Water of the Middle East and North Africa

Water Management in Yemen

Bayt Baws dam, Water Management in Yemen
Photo 1: Sanaa, seen from above the Bayt Baws dam, Yemen. (Source: Kate Dixon, Flickr)

Key governmental and non-governmental organizations

The Ministry of Water and Environment was established in May 2003 to reorganize the water sector, with the aim of creating an institutional structure for integrated water resources management and to prepare the necessary institutional and investment conditions to face the worsening water situation. The ministry was charged with one of the most complex development problems in Yemen, namely the water scarcity problem and the challenges of providing drinking water to the urban and rural population, treating wastewater, overseeing water resources management and planning its use in light of the Water Law. The Water Law provides a legal basis for controlling groundwater abstractions. It includes measures like licensing and registration requirements for wells and rigs and stricter control regimes in water-stressed catchments.

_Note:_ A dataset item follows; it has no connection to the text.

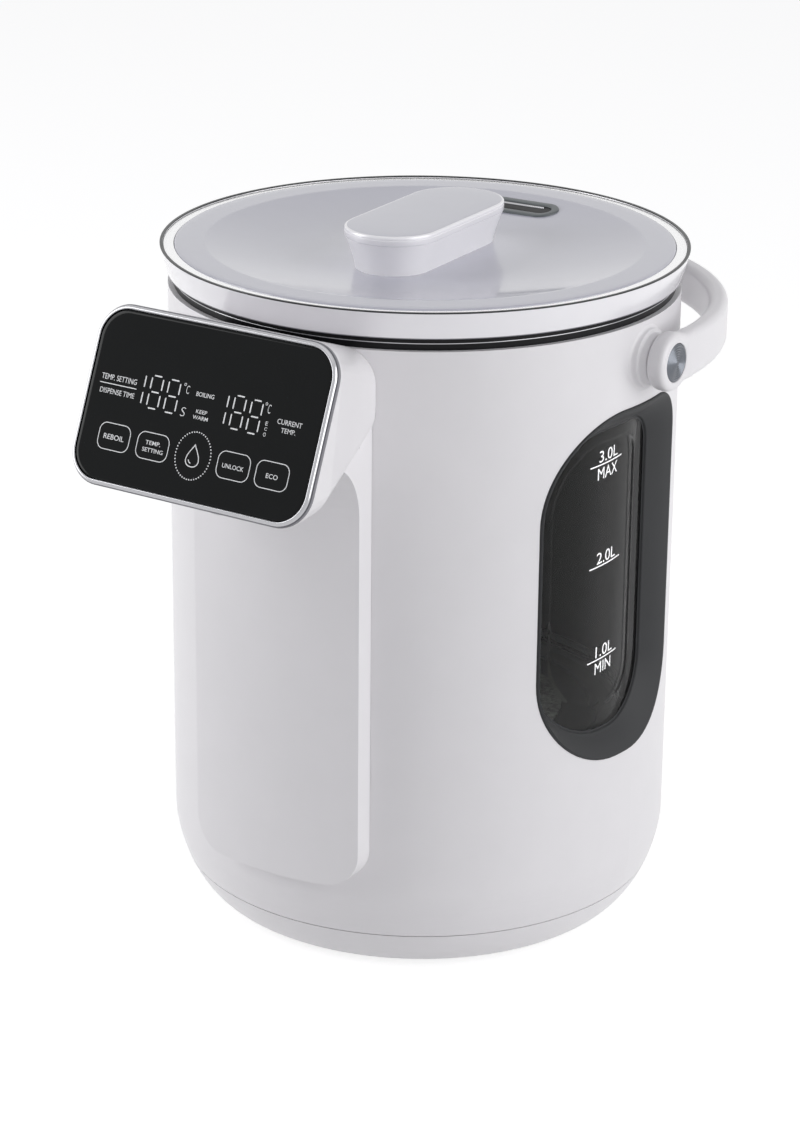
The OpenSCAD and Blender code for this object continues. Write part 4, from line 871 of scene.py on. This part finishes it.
def makeCap(s, side):
    # domed disc with fine rings: height falls with (r / radius)^2, less a small cosine ripple
    bend = np.linspace(s["edgeStart"], np.pi / 2, s["edgeRings"])
    flat = s["radius"] - s["edge"]
    r = np.concatenate([np.linspace(0, flat, s["rings"]), flat + s["edge"] * np.sin(bend)])
    ripple = s["ripple"] * (1 - np.cos(2 * np.pi * r / s["pitch"])) * (r > s["plain"])
    dome = s["out"] - s["fall"] * (r / s["radius"]) ** 2 - ripple
    dome[s["rings"]:] = dome[s["rings"] - 1] - s["edgeFall"] * (1 - np.cos(bend))
    t = np.linspace(0, 2 * np.pi, s["steps"], endpoint=False)
    profile = [*zip(r, dome), (s["radius"], s["back"]), (0, s["back"])]
    return atPivot(loft(np.stack([pivotRing(x, p, t) for p, x in profile])), side)


bossSet = {
    "wall": 105.0, "flangeOut": 107.2, "neckOut": 110.3, "bore": 4.55, "boreCut": 0.2, "spigot": 8.0,
    "spigotIn": 98.0, "spigotBack": 1.2, "steps": 120,
    # profiles of (radius, out) points from the round wall, the flange's face and the neck's end
    "hug": ((13.6, -0.3), (13.3, 0.02), (12.75, 0.16), (12.4, 0.42), (12.15, 0.85), (12.03, 1.3)),
    "flange": ((12.0, -0.75), (11.93, -0.42), (11.7, -0.15), (11.4, -0.02), (11.1, 0.02), (10.75, 0.18),
               (10.5, 0.5), (10.4, 1.0)),
    "neck": ((10.4, -0.8), (10.3, -0.4), (10.05, -0.12), (9.7, 0)),
}


def makeBoss(s, side):
    # rings about the pivot: x is the round wall sqrt(wall^2 - y^2) plus a rise, or a fixed place further out
    t = np.linspace(0, 2 * np.pi, s["steps"], endpoint=False)
    fixed = moved(s["flange"], 0, s["flangeOut"]) + moved(s["neck"], 0, s["neckOut"])
    fixed += [(s["bore"] + s["boreCut"], s["neckOut"]), (s["bore"], s["neckOut"] - s["boreCut"]),
              (s["bore"], s["spigotIn"]), (s["spigot"], s["spigotIn"]),
              (s["spigot"], s["wall"] - s["spigotBack"])]
    rings = [pivotRing(np.sqrt(s["wall"] ** 2 - (r * np.cos(t)) ** 2) + h, r, t) for r, h in s["hug"]]
    rings += [pivotRing(x, r, t) for r, x in fixed]
    return atPivot(loft(np.stack(rings), True), side)


for side, sideName in ((1, "right"), (-1, "left")):
    cadBoss = sideName + "_pivot_boss"
    makePiece(sideName + "Boss", [makeBoss(bossSet, side)], nodes[cadBoss]["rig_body"], "white_plastic",
              [cadBoss])
makePiece("carryHandle", [makeBand(handleSet), makeEye(eyeSet, handleSet, 1), makeEye(eyeSet, handleSet, -1)],
          "handle", "white_plastic", ["carry_handle"])
for side, sideName in ((1, "right"), (-1, "left")):
    cadCap = sideName + "_pivot_cap"
    makePiece(sideName + "Cap", [makeCap(capSet, side)], nodes[cadCap]["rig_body"], "bezel_chrome", [cadCap],
              capSet["crease"], finishes["capSteel"])
print("handle made")


# ---------- window ----------

tankSet = {"inner": 87.0, "outer": 89.5, "low": 83.0, "high": 263.8, "cut": 0.5, "cutSteps": 5,
           "sideIn": 1, "sideRings": 12, "crease": 50}


def makeTank(s):
    # glass tube: a wall's rounded outline turned about the axis, with rings along both sides
    corners = rectangle(s["inner"], s["outer"], s["low"], s["high"])
    low, high = np.split(roundCorners(corners, s["cut"], s["cutSteps"]), 2)
    up = np.linspace(s["low"] + s["sideIn"], s["high"] - s["sideIn"], s["sideRings"])
    wall = np.concatenate([low, np.stack([0 * up + s["outer"], up], 1), high,
                           np.stack([0 * up + s["inner"], up[::-1]], 1)])
    makePiece("glassTank", [revolve(wall)], "pot", "clear_glass", ["inner_tank"], s["crease"])


windowSet = {
    "turn": -7,
    # towards the front, towards the back, low, high, then the radii: front corners, low and high back corners
    "outline": (42.7, 42.7, 85.9, 234.8, 41.7, 35.5, 18),
    "opening": (39.5, 26.6, 97.2, 225.4, 36.5, 25.1, 13),
    "step": (31.5, 18.0, 105.6, 221.6, 28.5, 16.5, 10),
    "back": 95.35, "proud": 105.8, "pane": 97.55, "paneBack": 95.75, "arcSteps": 18, "sideSteps": 8,
    # profiles of (outwards from an outline, up) points: frame's side, lip, pane's edge and pane's step
    "side": ((-0.15, -0.5), (-0.25, -0.18), (-0.5, -0.03), (-0.9, 0)),
    "slopeEnd": 1.7, "slopeRise": 1.25, "slopeCrown": 0.5, "slopeStart": 0.06, "slopeRings": 14,
    "lip": ((1.35, 1.05), (1.1, 0.7), (1.0, 0.2), (0.9, 0.08), (0.0, 0.06), (0.0, 0.03), (2.0, 0.08)),
    "paneEdge": ((1.85, -0.5), (1.6, -0.2), (1.2, -0.03), (0.0, 0.0)),
    "paneStep": ((0.0, 0.0), (-0.5, -0.06), (-1.0, -0.22), (-1.5, -0.36), (-1.9, -0.43), (-2.4, -0.45)),
    "paneMiddle": -5.0, "paneCentre": 0.02, "paneRings": 14, "crease": 40,
}


def windowLoop(shape, grow):
    # four corner arcs and straight sides, moved outwards by grow
    front, back, low, high, frontCorner, lowCorner, highCorner = (
        v + grow * k for v, k in zip(shape, (1, 1, -1, 1, 1, 1, 1)))
    mid = frontCorner - front
    return cornerLoop([(mid, low + frontCorner), (back - lowCorner, low + lowCorner),
                       (back - highCorner, high - highCorner), (mid, high - frontCorner)],
                      [frontCorner, lowCorner, highCorner, frontCorner],
                      windowSet["arcSteps"], windowSet["sideSteps"])


def onWall(loop, radius, turn=windowSet["turn"]):
    # point u across, z up on a cylinder about the axis: (sqrt(r^2 - u^2), u, z), turned
    a = math.radians(turn)
    u, z = loop.T
    out = np.sqrt(radius ** 2 - u ** 2)
    return np.stack([out * math.cos(a) - u * math.sin(a), out * math.sin(a) + u * math.cos(a), z], 1)


def wallRings(shape, profile, radius):
    # the shape's outline moved outwards by o, on the cylinder of radius + h, for profile points (o, h)
    return [onWall(windowLoop(shape, o), radius + h) for o, h in profile]


def makeFrame(s):
    # side, then a slope (1 - t) edge + t lip with a crown sin(pi t), then the lip and the back
    backOut, edgeOut, lipOut = s["side"][0][0], s["side"][-1][0], s["lip"][-1][0]
    edge, lip = windowLoop(s["outline"], edgeOut), windowLoop(s["opening"], s["slopeEnd"])
    rings = wallRings(s["outline"], [(backOut, 0)], s["back"])
    rings += wallRings(s["outline"], s["side"], s["proud"])
    for t in np.linspace(s["slopeStart"], 1, s["slopeRings"]):
        fall = t * (s["pane"] + s["slopeRise"] - s["proud"])
        crown = s["slopeCrown"] * np.sin(np.pi * t)
        rings.append(onWall((1 - t) * edge + t * lip, s["proud"] + fall + crown))
    rings += wallRings(s["opening"], s["lip"], s["pane"]) + wallRings(s["opening"], [(lipOut, 0)], s["back"])
    makePiece("windowFrame", [loft(np.stack(rings), True)], "pot", "dark_plastic", ["window_frame"],
              s["crease"])


def makePane(s):
    # back and front are outlines shrunk about the middle: middle + f (outline - middle)
    middle = np.array([s["paneMiddle"], (s["opening"][2] + s["opening"][3]) / 2])
    share = np.linspace(s["paneCentre"], 1, s["paneRings"])
    full = windowLoop(s["opening"], s["paneEdge"][0][0])
    stepIn, stepDepth = s["paneStep"][-1]
    near = windowLoop(s["step"], stepIn)
    rings = [onWall(middle + f * (full - middle), s["paneBack"]) for f in share]
    rings += wallRings(s["opening"], s["paneEdge"], s["pane"])
    rings += wallRings(s["step"], s["paneStep"], s["pane"])
    rings += [onWall(middle + f * (near - middle), s["pane"] + stepDepth) for f in share[-2::-1]]
    makePiece("windowPane", [loft(np.stack(rings))], "pot", "clear_glass", ["window_pane"], s["crease"],
              finishes["paneGlass"])


markSet = {
    "radius": 89.53,
    # height, start and end azimuth of the line, then the words above and below with theirs
    "rows": [(207.0, 81.2, 96.3, ("3.0L", 84.9, 93.9), ("MAX", 84.4, 93.9)),
             (163.3, 82.0, 97.0, ("2.0L", 85.1, 94.3), None),
             (122.1, 82.3, 96.8, ("1.0L", 85.9, 94.4), ("MIN", 85.7, 93.7))],
    "line": 0.55, "lineSteps": 24, "sunk": 0.02, "thick": 0.03,
    "gap": 1.0, "gapBelow": 1.3, "height": 4.9,
}


def onTank(part, radius):
    # x is the azimuth from the front in degrees, y the height, z stands out from the glass
    (x, y, z), faces = part[0].T, part[1]
    a = np.radians(x)
    return np.stack([(radius + z) * np.sin(a), -(radius + z) * np.cos(a), y], 1), faces


def makeMarks(s):
    # each mark is a bar half a line above and below its height, with a word a gap above and one below
    parts = []
    half = s["line"] / 2
    for height, start, end, above, below in s["rows"]:
        a = np.linspace(start, end, s["lineSteps"])
        bar = rectangle(-half, half, -s["sunk"], s["thick"])
        parts.append(loft(np.stack([np.stack([a, 0 * a + height + y, 0 * a + z], 1) for y, z in bar], 1)))
        word, left, right = above
        low = height + s["gap"]
        parts.append(letters(word, (left, low, right, low + s["height"])))
        if below:
            word, left, right = below
            high = height - s["gapBelow"]
            parts.append(letters(word, (left, high - s["height"], right, high)))
    makePiece("levelMarks", [onTank(part, s["radius"]) for part in parts], "pot", "light_insulator",
              material=finishes["panelPrint"])


makeTank(tankSet)
makeFrame(windowSet)
makePane(windowSet)
makeMarks(markSet)
print("tank, window and level marks made")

Local councils are also relatively new organizations, their establishment having been facilitated by the issuance of the Local Authority Law in 2000. Local councils exist at governorate and district levels. They are tasked at the basin level with supervising and enforcing rules and regulations around water resources management.[1]

Developing an integrated water resources management plan is one of the main policy goals for the agricultural sector going forward and aims to decentralize decision-making and transfer operating and maintenance costs to water users and the private sector. Since the late 1990s, the government has transferred some responsibility for agricultural water resources management to non-governmental organizations such as water user associations that manage ground and surface water in some regions.[2]

Laws and regulations that are in use or under preparation

In order to mitigate the national water crisis, the government adopted Water Law No. 33 in 2002, which was amended by Water Law No. 41 in 2006. As noted in the previous section, the Ministry of Water and Environment was also established in 2003 to reorganize the water sector. The National Water Resources Authority (NWRA), which falls under the Ministry of Water and Environment, is developing the institutional capacity for sustainable use of water resources. In addition, the government formulated the National Water Sector Strategy and Investment Plan (NWSSIP), which was supported by donors. These donors, including Japan, have expressed their strong intention to support its implementation.[3]

Based on the Water Law, the NWRA was delegated to formulate a water resources management plan, to execute integrated water resources management and to establish a Basins Commission in the critical water basins in Yemen. In 2003, the NWRA Sanaa Branch (NWRA-SB) was legally empowered to implement activities related to water resources management for the Sanaa basin. The Sanaa Basin Commission (SBC), which is now under the chairmanship of the minister of water and environment, was established in 2003 with the NWRA-SB technical secretariat to execute management of water resources in the Sanaa basin.[4]

Role of the private sector in water management

Private sector development has faced several major and interrelated challenges. These include bureaucratic obstructions, weak infrastructure, a largely unskilled workforce, a poor investment climate and lack of financing, an economy overly dependent on oil, corruption, a weak state and a rent-seeking elite class with vested interests in stifling reforms. Now, after almost four years of civil war and regional military intervention, Yemen’s economy has been devastated and the private sector with it. As a result of pre-existing challenges exacerbated by the conflict, there is a considerable gap in the urban water supply sector. This gap is being filled largely by private tanker trucks, on which urban Yemenis are increasingly dependent. While the tanker truck system plays a critical role in filling this gap in the formal water supply system, it raises serious questions with respect to affordability, health, environment and water resources management.[5] The use of solar systems is expanding due to the general collapse of the electricity supply. Solar systems are considered an alternative power source, e.g. for pumping groundwater, and the import and supply of these systems is considered the role of the private sector.[6]

[1] Huntjens P et al., 2012. The Political Economy of Water Management in Yemen: Conflict Analysis and Recommendations. The Hague Institute for Global Justice.
[2] Ibid.
[3] Ministry of Water and Environment, 2010. Baseline Survey for Future Impact Evaluation. Sanaa Basin Water Management Project. MWE: 107.
[4] Ibid.
[5] Alfonso Rivera, Lucila Candela, 2018. Progress towards sustainable groundwater management. Journal of Hydrology: Regional Studies, December 201, Pages 1-158
[6] Ahmed A et al., 2018. Feasibility study of solar photovoltaic power plant for Sanaa wastewater treatment plant. Journal of Environment and Sustainable Development Studies 2(5): 1-19.